Folha de S. Paulo


Mostra revê pensamento bélico de Debord, cérebro do Maio de 68

Em tempos de revolta em São Paulo e Istambul, e na ressaca da Primavera Árabe, uma mostra em cartaz na Biblioteca Nacional da França, em Paris, revê o legado do cérebro por trás dos protestos de maio de 1968, a revolução-modelo para tempos de crise.

Guy Debord, autor de "A Sociedade do Espetáculo", tem a obra revista a partir de seu caráter bélico numa exposição abrangente, que começa com suas anotações penduradas num círculo que rodeia o público na entrada -o "coração da obra", nas palavras de seus organizadores.

Divulgação
Guy Debord em colagem
Guy Debord em colagem "Chutes de Phrases Découpées (Après Mémoires)", feita em 1958

Esse coração por pouco não saiu de Paris e foi vendido à Universidade Yale, nos Estados Unidos. Fora das caixas onde estavam guardados por sua viúva, os documentos comprados pelo governo francês por cerca de R$ 7,7 milhões escancaram a filosofia de Debord, líder do movimento situacionista, que é agora redescoberto pelos franceses.

Na convulsão cultural que varreu a França no fim dos anos 1950 e fez rever as regras do romance - "nouveau roman"- e do cinema -"nouvelle vague"-, os situacionistas que gravitavam em torno de Debord, morto em 1994, queriam desmanchar as vanguardas, atacando a arte, a literatura e o urbanismo.

"Eles se opuseram a tudo isso em nome de uma criação mais livre", diz Laurence Le Bras, curadora da mostra, à Folha. "Queriam uma vanguarda que batesse de frente com artistas que trabalhavam para a indústria. Eram contra a Bauhaus, o mercado de arte e a arquitetura racional."

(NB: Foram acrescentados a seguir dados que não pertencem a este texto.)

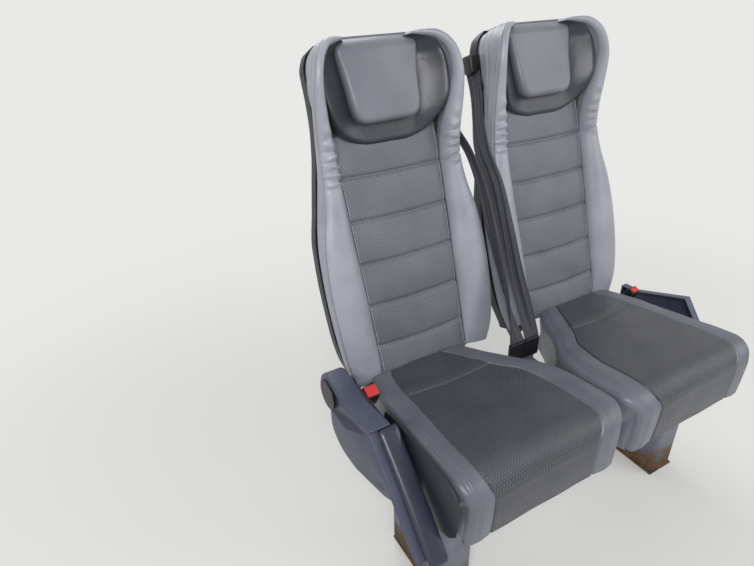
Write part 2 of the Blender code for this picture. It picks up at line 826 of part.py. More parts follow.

É na arquitetura, aliás, que se concentra talvez a parte mais radical do pensamento de Debord, homem que cunhou o conceito de deriva, hoje tão caro às artes visuais.

Sua ideia era rever o urbanismo. Os espaços e as ligações entre eles deveria se dar de forma afetiva, o que chamou de "psicogeografia", e não pelo modo comum de ruas e avenidas.

TITÂNIO E SELVAGENS

Na mostra parisiense, estão maquetes de cidades hipermodernas. "Eram espaços construídos em titânio e alumínio, embora o ponto de partida seja primitivo", diz Le Bras. "A ideia era transformar o homem de volta em selvagem, num novo nômade."

Seu foco nas ruas e nesse nomadismo acabou provocando a reprodução de seus slogans nos muros de Paris durante as revoltas estudantis. No fim dos anos 1960, Debord percebeu que para pôr em prática sua filosofia deveria abraçar a política no lugar da arte.

A influência de Debord se tornaria evidente. Os mapas da colagem dos lambe-lambes pró-revolução, expostos na mostra, guardam grande semelhança com os mapas da Paris que Debord frequentava, como se o roteiro dessa "arte da guerra" fora traçado por ele em primeira mão.

"Ele pregava uma revolução nas ruas", diz Le Bras. "Em última instância, propunha um capitalismo estatizado, em que a burguesia seria substituída pelo Estado. Era seu socialismo da barbárie."